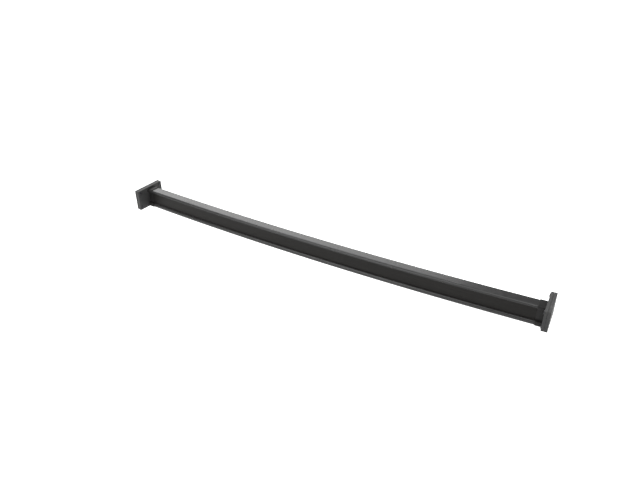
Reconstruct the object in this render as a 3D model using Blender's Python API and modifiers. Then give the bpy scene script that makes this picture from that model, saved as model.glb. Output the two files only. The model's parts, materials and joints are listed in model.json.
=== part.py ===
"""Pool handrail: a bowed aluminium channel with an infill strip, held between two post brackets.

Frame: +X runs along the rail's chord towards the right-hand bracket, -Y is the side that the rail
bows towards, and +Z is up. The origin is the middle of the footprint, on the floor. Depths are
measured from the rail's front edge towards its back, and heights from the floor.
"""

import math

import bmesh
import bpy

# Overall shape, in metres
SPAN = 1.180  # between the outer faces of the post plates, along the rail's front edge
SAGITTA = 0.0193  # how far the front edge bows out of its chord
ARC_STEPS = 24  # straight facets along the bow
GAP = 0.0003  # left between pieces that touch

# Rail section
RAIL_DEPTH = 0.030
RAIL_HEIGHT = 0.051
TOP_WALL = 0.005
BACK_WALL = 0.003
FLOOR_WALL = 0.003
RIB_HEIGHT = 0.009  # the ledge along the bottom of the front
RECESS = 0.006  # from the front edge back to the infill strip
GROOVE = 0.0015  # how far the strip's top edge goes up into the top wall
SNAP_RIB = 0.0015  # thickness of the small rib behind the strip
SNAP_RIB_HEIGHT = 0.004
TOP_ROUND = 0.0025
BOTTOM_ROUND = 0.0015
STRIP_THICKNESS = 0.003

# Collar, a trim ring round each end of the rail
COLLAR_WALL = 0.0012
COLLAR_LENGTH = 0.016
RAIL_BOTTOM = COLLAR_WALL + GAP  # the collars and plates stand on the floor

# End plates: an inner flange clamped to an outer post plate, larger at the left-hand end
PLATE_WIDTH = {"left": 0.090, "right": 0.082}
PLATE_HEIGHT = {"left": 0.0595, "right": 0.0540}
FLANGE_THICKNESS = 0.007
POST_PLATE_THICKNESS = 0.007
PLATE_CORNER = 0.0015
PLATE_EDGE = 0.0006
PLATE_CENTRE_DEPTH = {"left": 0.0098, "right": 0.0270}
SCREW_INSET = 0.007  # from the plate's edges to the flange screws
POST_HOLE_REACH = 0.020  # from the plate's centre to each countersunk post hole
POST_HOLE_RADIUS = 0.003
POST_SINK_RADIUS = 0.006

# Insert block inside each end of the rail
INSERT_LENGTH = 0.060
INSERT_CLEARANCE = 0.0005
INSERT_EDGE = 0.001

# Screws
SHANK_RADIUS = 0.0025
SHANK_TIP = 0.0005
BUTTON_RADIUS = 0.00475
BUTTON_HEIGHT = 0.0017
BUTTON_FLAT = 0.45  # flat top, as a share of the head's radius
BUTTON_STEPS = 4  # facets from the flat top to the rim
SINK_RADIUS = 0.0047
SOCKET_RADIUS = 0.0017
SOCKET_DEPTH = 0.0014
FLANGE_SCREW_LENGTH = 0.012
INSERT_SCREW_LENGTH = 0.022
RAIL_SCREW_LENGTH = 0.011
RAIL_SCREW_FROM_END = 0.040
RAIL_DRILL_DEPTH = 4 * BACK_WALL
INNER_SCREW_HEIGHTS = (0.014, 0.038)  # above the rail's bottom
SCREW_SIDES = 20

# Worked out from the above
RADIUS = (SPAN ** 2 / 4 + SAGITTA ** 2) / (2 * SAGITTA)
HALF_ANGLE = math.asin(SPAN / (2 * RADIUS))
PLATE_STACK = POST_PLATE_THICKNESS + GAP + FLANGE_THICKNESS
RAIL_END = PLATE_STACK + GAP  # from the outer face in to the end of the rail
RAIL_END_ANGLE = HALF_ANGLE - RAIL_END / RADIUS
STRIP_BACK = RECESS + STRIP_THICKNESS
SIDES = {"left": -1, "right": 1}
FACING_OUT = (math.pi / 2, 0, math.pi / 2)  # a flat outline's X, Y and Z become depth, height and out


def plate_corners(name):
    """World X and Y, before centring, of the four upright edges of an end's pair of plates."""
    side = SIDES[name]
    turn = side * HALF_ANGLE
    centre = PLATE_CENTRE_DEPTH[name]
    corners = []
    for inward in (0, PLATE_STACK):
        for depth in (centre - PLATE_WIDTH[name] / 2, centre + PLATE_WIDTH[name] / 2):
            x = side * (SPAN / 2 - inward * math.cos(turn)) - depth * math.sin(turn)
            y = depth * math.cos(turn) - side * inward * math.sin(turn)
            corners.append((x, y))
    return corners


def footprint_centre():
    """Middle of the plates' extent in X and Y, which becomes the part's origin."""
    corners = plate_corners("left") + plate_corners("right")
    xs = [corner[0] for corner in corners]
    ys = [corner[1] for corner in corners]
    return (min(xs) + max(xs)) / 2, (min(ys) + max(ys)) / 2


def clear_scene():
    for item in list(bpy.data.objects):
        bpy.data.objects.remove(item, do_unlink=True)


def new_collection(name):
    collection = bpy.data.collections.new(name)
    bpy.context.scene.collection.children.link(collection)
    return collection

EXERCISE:
Each line above must be printed exactly as it appears.

SOLUTION TO THE EXERCISE:
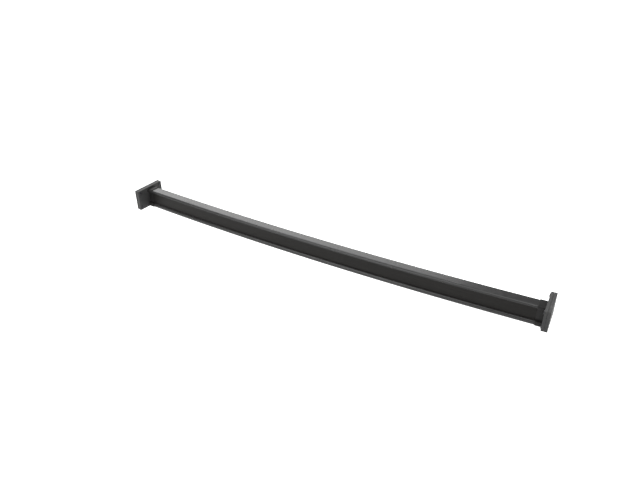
Reconstruct the object in this render as a 3D model using Blender's Python API and modifiers. Then give the bpy scene script that makes this picture from that model, saved as model.glb. Output the two files only. The model's parts, materials and joints are listed in model.json.
=== part.py ===
"""Pool handrail: a bowed aluminium channel with an infill strip, held between two post brackets.

Frame: +X runs along the rail's chord towards the right-hand bracket, -Y is the side that the rail
bows towards, and +Z is up. The origin is the middle of the footprint, on the floor. Depths are
measured from the rail's front edge towards its back, and heights from the floor.
"""

import math

import bmesh
import bpy

# Overall shape, in metres
SPAN = 1.180  # between the outer faces of the post plates, along the rail's front edge
SAGITTA = 0.0193  # how far the front edge bows out of its chord
ARC_STEPS = 24  # straight facets along the bow
GAP = 0.0003  # left between pieces that touch

# Rail section
RAIL_DEPTH = 0.030
RAIL_HEIGHT = 0.051
TOP_WALL = 0.005
BACK_WALL = 0.003
FLOOR_WALL = 0.003
RIB_HEIGHT = 0.009  # the ledge along the bottom of the front
RECESS = 0.006  # from the front edge back to the infill strip
GROOVE = 0.0015  # how far the strip's top edge goes up into the top wall
SNAP_RIB = 0.0015  # thickness of the small rib behind the strip
SNAP_RIB_HEIGHT = 0.004
TOP_ROUND = 0.0025
BOTTOM_ROUND = 0.0015
STRIP_THICKNESS = 0.003

# Collar, a trim ring round each end of the rail
COLLAR_WALL = 0.0012
COLLAR_LENGTH = 0.016
RAIL_BOTTOM = COLLAR_WALL + GAP  # the collars and plates stand on the floor

# End plates: an inner flange clamped to an outer post plate, larger at the left-hand end
PLATE_WIDTH = {"left": 0.090, "right": 0.082}
PLATE_HEIGHT = {"left": 0.0595, "right": 0.0540}
FLANGE_THICKNESS = 0.007
POST_PLATE_THICKNESS = 0.007
PLATE_CORNER = 0.0015
PLATE_EDGE = 0.0006
PLATE_CENTRE_DEPTH = {"left": 0.0098, "right": 0.0270}
SCREW_INSET = 0.007  # from the plate's edges to the flange screws
POST_HOLE_REACH = 0.020  # from the plate's centre to each countersunk post hole
POST_HOLE_RADIUS = 0.003
POST_SINK_RADIUS = 0.006

# Insert block inside each end of the rail
INSERT_LENGTH = 0.060
INSERT_CLEARANCE = 0.0005
INSERT_EDGE = 0.001

# Screws
SHANK_RADIUS = 0.0025
SHANK_TIP = 0.0005
BUTTON_RADIUS = 0.00475
BUTTON_HEIGHT = 0.0017
BUTTON_FLAT = 0.45  # flat top, as a share of the head's radius
BUTTON_STEPS = 4  # facets from the flat top to the rim
SINK_RADIUS = 0.0047
SOCKET_RADIUS = 0.0017
SOCKET_DEPTH = 0.0014
FLANGE_SCREW_LENGTH = 0.012
INSERT_SCREW_LENGTH = 0.022
RAIL_SCREW_LENGTH = 0.011
RAIL_SCREW_FROM_END = 0.040
RAIL_DRILL_DEPTH = 4 * BACK_WALL
INNER_SCREW_HEIGHTS = (0.014, 0.038)  # above the rail's bottom
SCREW_SIDES = 20

# Worked out from the above
RADIUS = (SPAN ** 2 / 4 + SAGITTA ** 2) / (2 * SAGITTA)
HALF_ANGLE = math.asin(SPAN / (2 * RADIUS))
PLATE_STACK = POST_PLATE_THICKNESS + GAP + FLANGE_THICKNESS
RAIL_END = PLATE_STACK + GAP  # from the outer face in to the end of the rail
RAIL_END_ANGLE = HALF_ANGLE - RAIL_END / RADIUS
STRIP_BACK = RECESS + STRIP_THICKNESS
SIDES = {"left": -1, "right": 1}
FACING_OUT = (math.pi / 2, 0, math.pi / 2)  # a flat outline's X, Y and Z become depth, height and out


def plate_corners(name):
    """World X and Y, before centring, of the four upright edges of an end's pair of plates."""
    side = SIDES[name]
    turn = side * HALF_ANGLE
    centre = PLATE_CENTRE_DEPTH[name]
    corners = []
    for inward in (0, PLATE_STACK):
        for depth in (centre - PLATE_WIDTH[name] / 2, centre + PLATE_WIDTH[name] / 2):
            x = side * (SPAN / 2 - inward * math.cos(turn)) - depth * math.sin(turn)
            y = depth * math.cos(turn) - side * inward * math.sin(turn)
            corners.append((x, y))
    return corners


def footprint_centre():
    """Middle of the plates' extent in X and Y, which becomes the part's origin."""
    corners = plate_corners("left") + plate_corners("right")
    xs = [corner[0] for corner in corners]
    ys = [corner[1] for corner in corners]
    return (min(xs) + max(xs)) / 2, (min(ys) + max(ys)) / 2


def clear_scene():
    for item in list(bpy.data.objects):
        bpy.data.objects.remove(item, do_unlink=True)


def new_collection(name):
    collection = bpy.data.collections.new(name)
    bpy.context.scene.collection.children.link(collection)
    return collection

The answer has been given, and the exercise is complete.